No porto: Fachada da Estação de Estrada de Ferro Rio Claro

A trajetória do café e das estradas de ferro nem sempre foi tranquila. Com a quebra da Bolsa de Nova York, em outubro de 1929, a estabilidade da economia cafeeira no País foi comprometida. O café não resistiu ao abalo financeiro global e o seu preço caiu bruscamente. Nesse processo, milhões de sacas de café estocadas foram queimadas e milhões de pés de café foram erradicados, na tentativa de estancar a queda de preços provocada pela demanda fraca e pelos excedentes de produção.

Quando a economia mundial conseguiu se recuperar, o Sudeste do País voltou a crescer. A São Paulo Railway, em 1946, foi encampada pelo governo brasileiro. Até então, o contrato de 80 anos de monopólio estava em mãos britânicas. Em 1947, a São Paulo Railway foi transformada na Estrada de Ferro Santos-Jundiaí (EFSJ). Dez anos depois, foi uma das formadoras da Rede Ferroviária Federal. Nos idos de 1960, o volume de carga para o Porto de Santos aumentou e o sistema de locobreques ficou obsoleto. Para substituí-lo, em 1974, no traçado da antiga Serra Velha, entraram as locomotivas elétricas. Em 1984, o sistema de locobreques da Serra Nova foi desativado. Em 1996, a administração da linha passa para a concessionária MRS Logística, que a mantém até hoje.

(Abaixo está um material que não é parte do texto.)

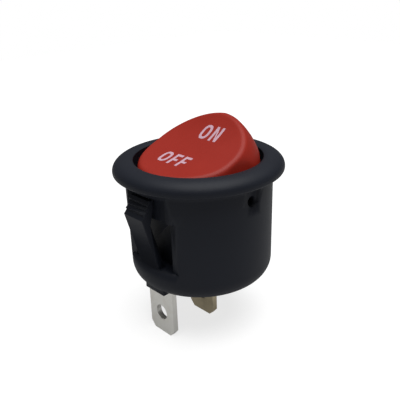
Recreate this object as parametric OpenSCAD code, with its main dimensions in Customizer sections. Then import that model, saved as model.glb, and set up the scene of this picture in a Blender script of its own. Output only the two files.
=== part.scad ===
// Round snap-in panel rocker switch with two flat terminals, in millimetres.
// The origin is the centre of the flange's underside, where the panel's front face lies.
// +Z points out of the panel, +X to the ON end of the rocker, and Y is the rocker's pivot axis.
// The switch is drawn at rest in its OFF position, with the OFF end of the rocker pressed in.

/* [Flange] */
// Diameter of the flange
flange_d = 23; // [22.4:0.1:26]
// Height of the flange's rounded rim
rim_h = 0.7; // [0.5:0.05:1]
// Height of the flange at the edge of the rocker's opening
flange_h = 2.45; // [2.2:0.05:3]
// Rise of the flange's curved top over a straight slope
flange_bulge = 0.22; // [0.1:0.02:0.4]

/* [Body] */
// Diameter of the body just under the flange
body_d = 19.9; // [19.7:0.05:20.2]
// Depth of the body under the flange
body_depth = 15.35; // [15:0.05:18]
// Taper of the body's radius, in degrees
body_taper = 0.7; // [0:0.1:1.5]
// Radius of the rounded bottom edge
bottom_fillet = 2.7; // [1:0.1:3]
// Thickness of the body's bottom wall
bottom_wall = 1; // [0.8:0.1:1.4]
// Length of the contact chamber along X
chamber_len = 13; // [12.8:0.1:13.4]
// Width of the contact chamber along Y
chamber_w = 8; // [6.4:0.1:9]

/* [Snap wings] */
// Width of each snap wing
wing_w = 3.75; // [3:0.05:4.5]
// Distance from the axis to the outer ridge of a wing
wing_reach = 11.3; // [10.9:0.05:11.4]
// Depth of the ridge under the flange
ridge_depth = 3.6; // [3.3:0.05:4.2]
// Thickness of a wing
wing_t = 1.05; // [0.8:0.05:1.2]
// Gap between the collar under the flange and the free end of a wing
wing_gap = 0.3; // [0.2:0.05:0.5]
// Number of ratchet steps above the ridge
wing_steps = 3; // [2:1:4]
// Depth of each ratchet step
step_notch = 0.14; // [0.08:0.02:0.2]
// Width of the pocket around a wing
pocket_w = 7.6; // [6:0.1:7.8]
// Height of the plain collar between the flange and a pocket
collar_h = 1; // [0.8:0.05:1.3]
// Depth under the flange where a pocket gets deeper
pocket_step = 4.1; // [4:0.05:4.4]
// Height of the solid ring between a pocket and the bottom of the body
ring_h = 4.15; // [4:0.05:4.7]
// Distance from the axis to the flats on both sides of a wing
flat_reach = 8.45; // [8.3:0.05:9]

/* [Rocker] */
// Length of the rocker over its rounded ends
rocker_len = 16.7; // [16.3:0.05:16.8]
// Width of the rocker over its flat cheeks
rocker_w = 16.1; // [15.7:0.05:16.2]
// Radius of the arc across the rocker's barrel-shaped side
barrel_r = 8.8; // [8.7:0.02:8.86]
// Height of the rocker's top over the pivot, in the middle
dish_h = 3.35; // [3:0.05:3.6]
// Radius of the hollow in the rocker's top
dish_r = 29.5; // [22:0.5:45]
// Height of the rocker's lower edge over the pivot
skirt_h = -0.9; // [-1.1:0.05:-0.6]
// Half of the rocker's whole travel, in degrees
rocker_tilt = 22; // [16:0.5:22]
// Wall thickness of the rocker
rocker_wall = 1.3; // [1:0.05:1.5]
// Diameter of the rocker's pivot stubs
stub_d = 1.6; // [1.2:0.1:1.7]
// Radial clearance of the stubs in the housing
stub_clear = 0.08; // [0.04:0.01:0.1]
// Gap between the rocker's sweep and the round well that it moves in
well_gap = 0.22; // [0.2:0.01:0.26]

/* [Plunger] */
// Diameter of the plunger
plunger_d = 2; // [1.6:0.1:2.2]
// Distance from the pivot to the plunger's upper end
plunger_top = 3.4; // [3:0.1:4]
// Gap between the plunger's tip and the lever in the middle of the travel
tip_gap = 0.44; // [0.4:0.02:0.6]
// Distance from the pivot to the lower end of the boss that guides the plunger
boss_reach = 6; // [5.4:0.1:6.6]
// Wall of the boss
boss_wall = 0.9; // [0.7:0.05:1.1]
// Wire diameter of the spring
spring_wire = 0.3; // [0.2:0.02:0.34]
// Number of turns of the spring
spring_turns = 7; // [4:1:9]

/* [Terminals] */
// Width of the flat terminals
tab_w = 4.8; // [4:0.1:5]
// Thickness of the flat terminals
tab_t = 0.8; // [0.6:0.05:0.85]
// Length of the terminals under the body
tab_len = 6.85; // [6:0.05:9]
// Distance between the two terminals
tab_pitch = 7.45; // [7.4:0.01:7.5]
// Diameter of the hole in a terminal
tab_hole_d = 2.2; // [1.4:0.1:2.4]
// Distance from a terminal's tip to its hole
tab_hole_up = 3.1; // [2.8:0.05:3.4]
// Width of the chamfer at a terminal's tip
tip_chamfer = 0.75; // [0.4:0.05:1]

/* [Contacts] */
// Height of the lever's fulcrum over the bottom of the body
fulcrum_up = 3.35; // [3.25:0.05:3.45]
// Thickness of the contact lever
lever_t = 0.6; // [0.5:0.05:0.7]
// Width of the contact lever
lever_w = 3.4; // [2.8:0.1:3.6]
// Rise of the lever's arms, in degrees
arm_rise = 13; // [12:0.5:14]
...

EM 1947, A SÃO PAULO RAILWAY FOI TRANSFORMADA NA ESTRADA DE FERRO SANTOS-JUNDIAÍ

 

A extinta São Paulo Railway ainda risca os municípios de Cubatão, Santo André, Rio Grande da Serra, Ribeirão Pires, Mauá e São Caetano do Sul até chegar à capital paulista. Em São Paulo, seus trilhos ainda servem como separação entre os bairros do Ipiranga e da Vila Prudente, e entre Cambuci e Mooca. Cruzam os bairros do Brás, Bom Retiro, de Santa Cecília, da Barra Funda, Lapa, de Pirituba, do Jaraguá e de Perus. Pelo interior, seu trajeto compreende os municípios de Caieiras, Franco da Rocha, Francisco Morato, Campo Limpo Paulista, Várzea Paulista e Jundiaí, onde termina, no bairro Vila Arens, no quilômetro 139. Já dos primórdios do café ainda restam as belas sedes das fazendas coloniais no interior, um extenso material técnico-científico, plantações centenárias e algumas mansões na principal avenida da capital.